= What is being asked =
Using the data below, output the first line and every line after it up to and including the line containing "door_gap = 0.5; // [0.3:0.1:2]", exactly as written and with nothing added.

= Information provided =
______

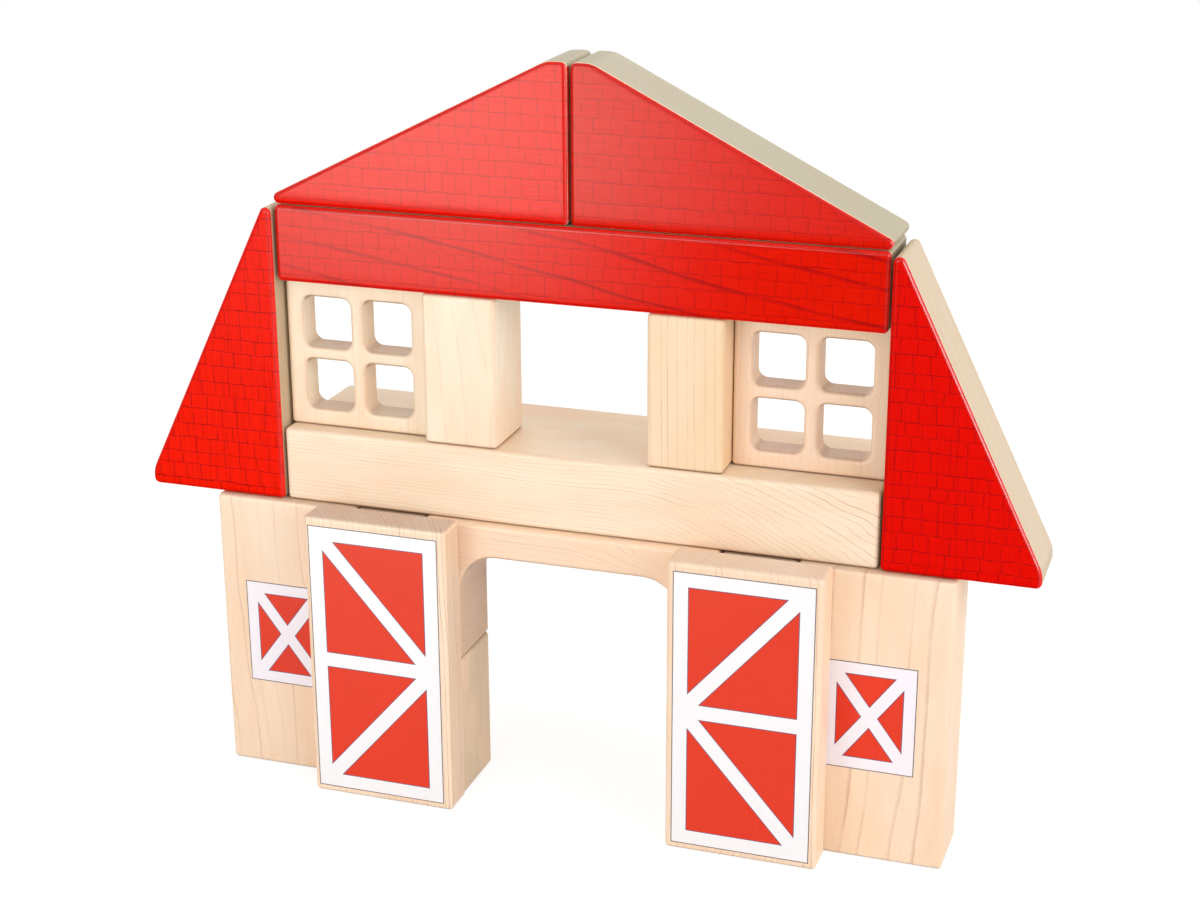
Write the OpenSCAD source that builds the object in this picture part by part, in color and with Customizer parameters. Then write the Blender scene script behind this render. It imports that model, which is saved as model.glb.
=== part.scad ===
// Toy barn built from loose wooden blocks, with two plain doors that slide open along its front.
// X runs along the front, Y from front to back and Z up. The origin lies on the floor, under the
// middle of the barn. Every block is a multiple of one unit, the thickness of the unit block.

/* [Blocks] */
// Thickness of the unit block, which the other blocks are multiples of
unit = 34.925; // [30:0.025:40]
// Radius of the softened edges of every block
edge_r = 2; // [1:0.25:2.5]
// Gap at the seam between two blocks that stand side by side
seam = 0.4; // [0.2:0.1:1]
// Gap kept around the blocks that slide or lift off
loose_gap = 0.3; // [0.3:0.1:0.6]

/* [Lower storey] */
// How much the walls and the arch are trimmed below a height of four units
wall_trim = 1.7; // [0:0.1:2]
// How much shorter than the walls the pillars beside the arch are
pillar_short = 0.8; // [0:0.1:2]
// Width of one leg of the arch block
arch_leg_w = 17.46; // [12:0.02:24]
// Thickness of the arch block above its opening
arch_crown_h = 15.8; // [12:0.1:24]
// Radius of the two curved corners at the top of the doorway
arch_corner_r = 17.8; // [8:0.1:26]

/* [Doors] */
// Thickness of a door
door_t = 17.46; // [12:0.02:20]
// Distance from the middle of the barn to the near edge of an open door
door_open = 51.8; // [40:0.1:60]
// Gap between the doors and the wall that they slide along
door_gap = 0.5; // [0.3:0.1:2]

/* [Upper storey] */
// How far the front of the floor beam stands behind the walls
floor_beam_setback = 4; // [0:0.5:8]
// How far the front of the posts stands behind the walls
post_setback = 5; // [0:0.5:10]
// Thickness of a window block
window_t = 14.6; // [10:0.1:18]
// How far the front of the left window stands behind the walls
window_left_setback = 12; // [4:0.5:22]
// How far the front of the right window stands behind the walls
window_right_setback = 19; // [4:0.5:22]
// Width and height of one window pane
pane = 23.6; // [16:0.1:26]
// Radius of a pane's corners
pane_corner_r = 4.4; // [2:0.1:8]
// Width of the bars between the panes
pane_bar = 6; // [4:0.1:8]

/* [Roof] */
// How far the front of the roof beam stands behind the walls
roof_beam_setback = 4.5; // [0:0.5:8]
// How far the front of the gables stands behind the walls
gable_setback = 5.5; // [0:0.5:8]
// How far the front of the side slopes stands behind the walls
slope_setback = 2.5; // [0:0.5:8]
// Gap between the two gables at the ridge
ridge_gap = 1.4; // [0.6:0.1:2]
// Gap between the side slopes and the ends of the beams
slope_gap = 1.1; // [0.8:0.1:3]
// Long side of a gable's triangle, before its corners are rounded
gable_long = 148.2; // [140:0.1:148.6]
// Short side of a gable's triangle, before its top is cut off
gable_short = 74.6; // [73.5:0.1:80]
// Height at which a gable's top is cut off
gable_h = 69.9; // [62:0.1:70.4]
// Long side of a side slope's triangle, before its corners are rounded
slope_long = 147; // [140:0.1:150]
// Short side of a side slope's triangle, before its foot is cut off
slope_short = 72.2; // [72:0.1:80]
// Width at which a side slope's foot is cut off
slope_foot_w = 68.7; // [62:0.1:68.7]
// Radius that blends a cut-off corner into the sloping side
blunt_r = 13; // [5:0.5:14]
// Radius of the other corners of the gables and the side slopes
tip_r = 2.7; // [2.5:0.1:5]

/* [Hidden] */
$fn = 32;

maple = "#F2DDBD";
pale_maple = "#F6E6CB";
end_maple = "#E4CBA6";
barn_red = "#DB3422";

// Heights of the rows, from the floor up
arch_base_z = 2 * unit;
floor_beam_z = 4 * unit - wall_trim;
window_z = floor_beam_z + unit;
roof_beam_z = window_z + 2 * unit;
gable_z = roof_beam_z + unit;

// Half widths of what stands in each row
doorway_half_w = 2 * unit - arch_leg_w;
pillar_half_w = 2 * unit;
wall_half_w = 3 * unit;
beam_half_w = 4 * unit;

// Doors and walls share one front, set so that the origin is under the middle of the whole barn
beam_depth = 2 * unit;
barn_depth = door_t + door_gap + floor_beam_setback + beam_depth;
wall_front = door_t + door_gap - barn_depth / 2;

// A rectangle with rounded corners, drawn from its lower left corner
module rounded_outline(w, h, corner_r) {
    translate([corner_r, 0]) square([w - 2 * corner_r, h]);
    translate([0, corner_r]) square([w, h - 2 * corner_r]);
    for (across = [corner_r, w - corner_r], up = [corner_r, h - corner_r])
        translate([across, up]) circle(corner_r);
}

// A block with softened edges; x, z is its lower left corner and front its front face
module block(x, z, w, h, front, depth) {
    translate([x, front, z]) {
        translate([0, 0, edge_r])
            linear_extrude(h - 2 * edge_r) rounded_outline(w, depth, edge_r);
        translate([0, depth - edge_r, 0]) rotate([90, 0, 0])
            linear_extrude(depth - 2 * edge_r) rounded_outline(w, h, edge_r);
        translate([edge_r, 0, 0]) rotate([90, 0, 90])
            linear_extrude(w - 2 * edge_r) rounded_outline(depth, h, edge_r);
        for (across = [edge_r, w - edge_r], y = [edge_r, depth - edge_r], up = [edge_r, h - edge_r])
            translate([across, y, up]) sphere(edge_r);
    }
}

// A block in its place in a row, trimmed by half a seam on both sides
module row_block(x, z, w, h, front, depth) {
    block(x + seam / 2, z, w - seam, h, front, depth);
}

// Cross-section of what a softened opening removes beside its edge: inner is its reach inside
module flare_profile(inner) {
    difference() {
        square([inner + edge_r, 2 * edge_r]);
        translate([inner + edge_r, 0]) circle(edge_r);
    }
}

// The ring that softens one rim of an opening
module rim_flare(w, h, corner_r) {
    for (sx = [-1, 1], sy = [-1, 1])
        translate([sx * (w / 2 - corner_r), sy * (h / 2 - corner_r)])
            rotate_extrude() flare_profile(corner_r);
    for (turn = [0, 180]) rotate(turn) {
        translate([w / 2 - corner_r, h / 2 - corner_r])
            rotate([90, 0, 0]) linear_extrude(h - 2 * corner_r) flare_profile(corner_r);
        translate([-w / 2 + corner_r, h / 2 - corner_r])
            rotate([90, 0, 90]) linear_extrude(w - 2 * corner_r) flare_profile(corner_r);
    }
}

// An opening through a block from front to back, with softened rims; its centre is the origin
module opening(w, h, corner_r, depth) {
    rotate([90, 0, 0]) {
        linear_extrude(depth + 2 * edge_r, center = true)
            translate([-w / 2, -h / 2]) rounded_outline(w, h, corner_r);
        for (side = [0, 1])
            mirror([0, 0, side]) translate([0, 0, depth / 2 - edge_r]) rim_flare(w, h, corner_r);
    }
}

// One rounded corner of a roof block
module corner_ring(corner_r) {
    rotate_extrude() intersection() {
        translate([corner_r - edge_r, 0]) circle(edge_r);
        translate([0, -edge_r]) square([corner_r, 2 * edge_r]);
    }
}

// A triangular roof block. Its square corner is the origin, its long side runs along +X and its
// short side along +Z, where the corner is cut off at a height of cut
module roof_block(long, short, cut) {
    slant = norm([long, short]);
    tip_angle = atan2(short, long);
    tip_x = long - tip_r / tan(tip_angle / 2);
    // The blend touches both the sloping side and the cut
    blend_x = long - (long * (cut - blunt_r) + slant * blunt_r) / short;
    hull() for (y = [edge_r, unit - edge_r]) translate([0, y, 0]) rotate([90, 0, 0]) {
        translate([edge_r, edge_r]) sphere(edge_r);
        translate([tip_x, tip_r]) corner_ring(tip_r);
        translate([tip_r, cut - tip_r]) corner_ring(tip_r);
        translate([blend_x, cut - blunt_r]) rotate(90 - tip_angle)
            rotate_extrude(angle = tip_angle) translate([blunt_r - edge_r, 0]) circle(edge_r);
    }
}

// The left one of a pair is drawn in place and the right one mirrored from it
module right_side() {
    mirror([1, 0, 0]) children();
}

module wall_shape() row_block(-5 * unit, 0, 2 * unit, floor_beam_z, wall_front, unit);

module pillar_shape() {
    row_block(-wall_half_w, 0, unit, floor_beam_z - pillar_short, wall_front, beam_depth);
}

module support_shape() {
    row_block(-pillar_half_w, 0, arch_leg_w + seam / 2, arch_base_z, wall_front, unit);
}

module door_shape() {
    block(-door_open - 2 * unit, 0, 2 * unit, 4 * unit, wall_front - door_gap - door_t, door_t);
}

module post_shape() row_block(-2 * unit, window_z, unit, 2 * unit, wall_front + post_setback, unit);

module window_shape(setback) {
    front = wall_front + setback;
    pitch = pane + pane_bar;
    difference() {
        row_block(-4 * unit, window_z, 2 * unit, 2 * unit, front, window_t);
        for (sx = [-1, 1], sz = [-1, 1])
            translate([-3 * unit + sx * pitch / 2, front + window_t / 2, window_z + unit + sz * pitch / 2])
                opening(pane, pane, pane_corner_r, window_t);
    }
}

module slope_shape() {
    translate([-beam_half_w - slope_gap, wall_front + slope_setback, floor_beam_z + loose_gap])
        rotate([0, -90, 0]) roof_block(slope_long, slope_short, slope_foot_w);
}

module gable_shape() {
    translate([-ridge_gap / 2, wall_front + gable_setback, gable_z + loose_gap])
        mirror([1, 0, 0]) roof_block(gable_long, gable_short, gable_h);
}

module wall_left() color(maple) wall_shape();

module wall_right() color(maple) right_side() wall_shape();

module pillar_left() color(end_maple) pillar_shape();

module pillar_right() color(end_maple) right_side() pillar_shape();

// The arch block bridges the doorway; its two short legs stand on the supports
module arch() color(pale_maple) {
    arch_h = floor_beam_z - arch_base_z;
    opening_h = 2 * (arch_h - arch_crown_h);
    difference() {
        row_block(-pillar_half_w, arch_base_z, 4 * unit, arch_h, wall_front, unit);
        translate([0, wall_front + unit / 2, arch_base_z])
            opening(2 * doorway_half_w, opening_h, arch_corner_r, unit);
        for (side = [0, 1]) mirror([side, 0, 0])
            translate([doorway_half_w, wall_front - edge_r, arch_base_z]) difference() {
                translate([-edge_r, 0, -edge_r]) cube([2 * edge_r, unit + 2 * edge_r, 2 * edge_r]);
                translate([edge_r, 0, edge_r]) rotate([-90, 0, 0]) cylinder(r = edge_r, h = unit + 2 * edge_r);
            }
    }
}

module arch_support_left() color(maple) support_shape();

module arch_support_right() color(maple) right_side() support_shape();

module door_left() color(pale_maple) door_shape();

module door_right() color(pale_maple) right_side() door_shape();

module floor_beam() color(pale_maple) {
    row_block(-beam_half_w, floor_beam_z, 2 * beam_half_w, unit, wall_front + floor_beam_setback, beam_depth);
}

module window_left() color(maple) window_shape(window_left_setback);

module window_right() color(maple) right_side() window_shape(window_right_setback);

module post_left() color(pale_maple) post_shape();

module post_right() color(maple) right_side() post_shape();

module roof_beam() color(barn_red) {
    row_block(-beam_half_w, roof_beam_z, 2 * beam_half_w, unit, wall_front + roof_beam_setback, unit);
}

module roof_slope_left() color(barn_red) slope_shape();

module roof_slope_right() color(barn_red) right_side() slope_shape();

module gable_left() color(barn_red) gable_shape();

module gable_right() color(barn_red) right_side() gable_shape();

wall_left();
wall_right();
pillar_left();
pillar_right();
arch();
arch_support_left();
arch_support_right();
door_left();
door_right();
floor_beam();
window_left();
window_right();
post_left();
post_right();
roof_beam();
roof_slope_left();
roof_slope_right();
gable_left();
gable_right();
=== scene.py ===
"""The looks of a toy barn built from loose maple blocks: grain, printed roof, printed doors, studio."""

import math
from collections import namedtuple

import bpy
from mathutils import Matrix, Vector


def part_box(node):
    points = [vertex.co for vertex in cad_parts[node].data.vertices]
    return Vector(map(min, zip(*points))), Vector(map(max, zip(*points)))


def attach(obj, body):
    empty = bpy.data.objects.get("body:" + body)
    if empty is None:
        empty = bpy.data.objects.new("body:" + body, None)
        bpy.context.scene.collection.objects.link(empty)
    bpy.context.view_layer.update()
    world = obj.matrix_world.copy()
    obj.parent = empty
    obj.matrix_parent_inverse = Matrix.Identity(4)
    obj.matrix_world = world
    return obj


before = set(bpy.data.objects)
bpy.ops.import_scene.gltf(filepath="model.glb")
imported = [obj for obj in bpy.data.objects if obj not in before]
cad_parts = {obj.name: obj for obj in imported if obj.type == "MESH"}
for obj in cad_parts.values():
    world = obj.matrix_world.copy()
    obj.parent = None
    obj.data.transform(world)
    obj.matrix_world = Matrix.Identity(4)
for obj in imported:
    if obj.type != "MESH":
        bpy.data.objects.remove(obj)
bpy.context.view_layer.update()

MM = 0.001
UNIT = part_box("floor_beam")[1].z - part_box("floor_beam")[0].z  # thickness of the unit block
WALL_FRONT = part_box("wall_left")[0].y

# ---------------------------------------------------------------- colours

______

= Written response =
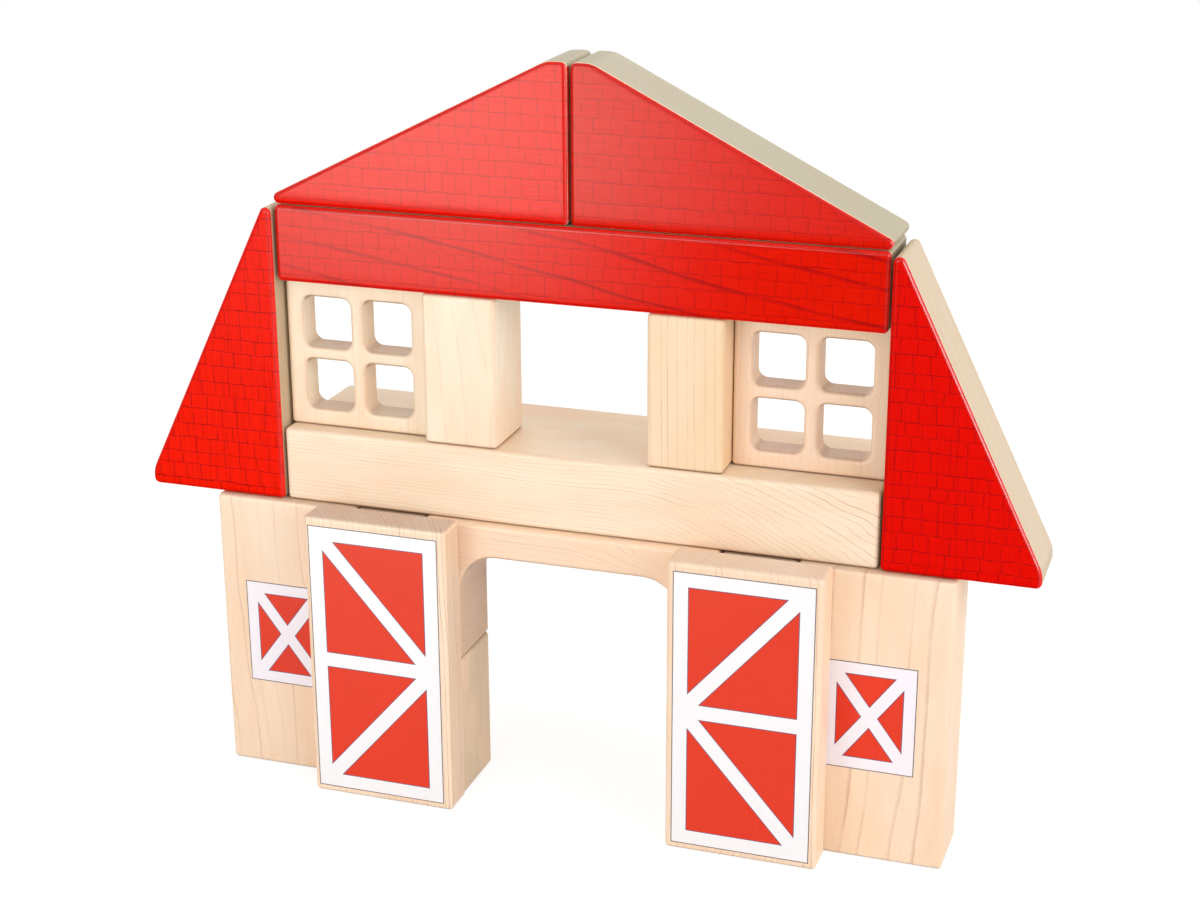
Write the OpenSCAD source that builds the object in this picture part by part, in color and with Customizer parameters. Then write the Blender scene script behind this render. It imports that model, which is saved as model.glb.
=== part.scad ===
// Toy barn built from loose wooden blocks, with two plain doors that slide open along its front.
// X runs along the front, Y from front to back and Z up. The origin lies on the floor, under the
// middle of the barn. Every block is a multiple of one unit, the thickness of the unit block.

/* [Blocks] */
// Thickness of the unit block, which the other blocks are multiples of
unit = 34.925; // [30:0.025:40]
// Radius of the softened edges of every block
edge_r = 2; // [1:0.25:2.5]
// Gap at the seam between two blocks that stand side by side
seam = 0.4; // [0.2:0.1:1]
// Gap kept around the blocks that slide or lift off
loose_gap = 0.3; // [0.3:0.1:0.6]

/* [Lower storey] */
// How much the walls and the arch are trimmed below a height of four units
wall_trim = 1.7; // [0:0.1:2]
// How much shorter than the walls the pillars beside the arch are
pillar_short = 0.8; // [0:0.1:2]
// Width of one leg of the arch block
arch_leg_w = 17.46; // [12:0.02:24]
// Thickness of the arch block above its opening
arch_crown_h = 15.8; // [12:0.1:24]
// Radius of the two curved corners at the top of the doorway
arch_corner_r = 17.8; // [8:0.1:26]

/* [Doors] */
// Thickness of a door
door_t = 17.46; // [12:0.02:20]
// Distance from the middle of the barn to the near edge of an open door
door_open = 51.8; // [40:0.1:60]
// Gap between the doors and the wall that they slide along
door_gap = 0.5; // [0.3:0.1:2]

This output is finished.